Ada pendapat dari salah satu pendidik di SDN 3 Girimarto. Ia menuturkan terkait perpustakaan, “Daripada dana dihabiskan untuk membangun tempat, lebih baik buku dan kebijakan-kebijakan lain yang harus disikapi terlebih dahulu. Sedang tempat, bisa di mana saja. Di mana saja yang dimaksudkan, tetap di lingkungan sekolah. Kalau tidak ada buku, apakah pantas disebut perpustakaan? Ia juga mengatakan tentang SDN yang terancam tutup. Untuk menyikapi permasalahan tersebut, bisa dibagi per zona. Jadi ada pembagian zona, bertujuan agar keduanya bisa berjalan sama rata dan bersinergi. Ia juga percaya diri, SDN mampu mendidik para murid tentang keagamaan yang juga tidak kalah dibandingkan dengan SD Swasta.”
Apa yang ia katakan, bukan berarti menyekat. Apalagi merasa iri dengan SD Swasta yang sangat mudah mendapatkan murid. Tak sedikitpun, ia menjurus ke ranah itu. Dari serenteng persoalan, coba kita kembalikan kepada masyarakat untuk merubah paradigma yang cenderung instan. Padahal, salah satu pendidik yang paling berpengaruh adalah keluarga dan lingkungan.

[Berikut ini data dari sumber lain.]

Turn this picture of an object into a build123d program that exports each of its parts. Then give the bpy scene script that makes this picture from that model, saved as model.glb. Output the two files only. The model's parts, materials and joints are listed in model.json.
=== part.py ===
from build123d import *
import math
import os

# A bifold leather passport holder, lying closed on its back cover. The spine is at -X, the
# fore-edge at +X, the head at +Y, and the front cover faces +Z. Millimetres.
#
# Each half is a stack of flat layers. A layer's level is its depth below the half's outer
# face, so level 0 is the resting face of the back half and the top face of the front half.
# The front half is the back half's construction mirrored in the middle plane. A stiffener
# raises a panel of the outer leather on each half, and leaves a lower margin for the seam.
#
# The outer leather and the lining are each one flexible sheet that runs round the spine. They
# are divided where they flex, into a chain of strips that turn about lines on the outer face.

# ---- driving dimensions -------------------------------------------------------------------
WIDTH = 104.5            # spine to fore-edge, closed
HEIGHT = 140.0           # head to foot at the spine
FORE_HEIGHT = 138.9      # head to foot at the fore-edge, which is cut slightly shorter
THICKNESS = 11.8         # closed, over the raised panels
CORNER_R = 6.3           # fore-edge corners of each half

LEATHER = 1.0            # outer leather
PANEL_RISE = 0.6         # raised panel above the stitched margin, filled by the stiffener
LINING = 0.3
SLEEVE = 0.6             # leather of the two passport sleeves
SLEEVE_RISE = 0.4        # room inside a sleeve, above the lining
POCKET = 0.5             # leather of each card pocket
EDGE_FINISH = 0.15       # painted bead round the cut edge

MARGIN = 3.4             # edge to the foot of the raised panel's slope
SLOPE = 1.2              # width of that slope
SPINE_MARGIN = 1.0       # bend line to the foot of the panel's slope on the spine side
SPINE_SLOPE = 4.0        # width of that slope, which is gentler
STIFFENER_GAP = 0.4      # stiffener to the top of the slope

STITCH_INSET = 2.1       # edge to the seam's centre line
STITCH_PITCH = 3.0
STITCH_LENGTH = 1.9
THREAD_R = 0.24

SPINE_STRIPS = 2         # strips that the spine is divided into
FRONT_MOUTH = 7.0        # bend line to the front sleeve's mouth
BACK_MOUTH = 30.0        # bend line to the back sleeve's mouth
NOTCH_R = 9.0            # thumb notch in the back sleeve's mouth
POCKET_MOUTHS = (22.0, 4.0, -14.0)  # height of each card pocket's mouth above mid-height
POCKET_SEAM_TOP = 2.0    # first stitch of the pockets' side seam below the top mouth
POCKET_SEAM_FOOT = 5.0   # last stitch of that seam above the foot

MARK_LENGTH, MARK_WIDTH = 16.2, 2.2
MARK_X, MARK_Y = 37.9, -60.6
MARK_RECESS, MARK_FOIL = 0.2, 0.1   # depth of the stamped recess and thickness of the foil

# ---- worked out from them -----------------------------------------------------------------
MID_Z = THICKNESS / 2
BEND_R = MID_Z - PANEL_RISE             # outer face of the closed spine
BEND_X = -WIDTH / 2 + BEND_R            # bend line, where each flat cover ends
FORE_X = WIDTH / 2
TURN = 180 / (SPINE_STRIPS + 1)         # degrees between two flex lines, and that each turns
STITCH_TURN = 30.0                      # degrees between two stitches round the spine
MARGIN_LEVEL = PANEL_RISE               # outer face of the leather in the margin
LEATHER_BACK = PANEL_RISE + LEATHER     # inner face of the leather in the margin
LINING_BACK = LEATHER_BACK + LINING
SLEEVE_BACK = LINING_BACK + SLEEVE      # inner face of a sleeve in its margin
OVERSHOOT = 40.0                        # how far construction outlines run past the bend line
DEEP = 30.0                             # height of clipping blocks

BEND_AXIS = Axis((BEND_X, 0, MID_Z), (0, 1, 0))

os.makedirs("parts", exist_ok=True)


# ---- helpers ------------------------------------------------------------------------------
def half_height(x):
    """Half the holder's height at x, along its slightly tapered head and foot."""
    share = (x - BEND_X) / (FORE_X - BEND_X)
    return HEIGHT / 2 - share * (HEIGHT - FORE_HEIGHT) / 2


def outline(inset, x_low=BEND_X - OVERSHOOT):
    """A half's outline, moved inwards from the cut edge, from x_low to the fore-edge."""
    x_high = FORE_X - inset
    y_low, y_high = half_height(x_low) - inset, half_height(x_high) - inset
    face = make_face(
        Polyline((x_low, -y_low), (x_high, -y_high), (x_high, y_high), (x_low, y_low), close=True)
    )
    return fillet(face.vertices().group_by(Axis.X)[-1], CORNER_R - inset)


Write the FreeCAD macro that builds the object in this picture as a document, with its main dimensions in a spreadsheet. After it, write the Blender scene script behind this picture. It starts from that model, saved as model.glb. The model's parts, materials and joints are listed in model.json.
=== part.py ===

Nah, untuk menyikapi hal itu, saya coba menyimpulkan. Jika memang tidak ada tindak lanjut dari atasan, tidak jadi masalah. Mari bersatu, kuatkan tekat menuju pembelajaran yang jauh lebih baik. Dan menetaskan bibit-bibit unggul sebagai generasi penerus bangsa. Adapun caranya: Dengan bersosialisasi selaku kita adalah mahkluk sosial.
Dengan cara itu yang mungkin pas untuk mengurai segala problem pendidikan di zaman now ini, khususnya bagi para pendidik.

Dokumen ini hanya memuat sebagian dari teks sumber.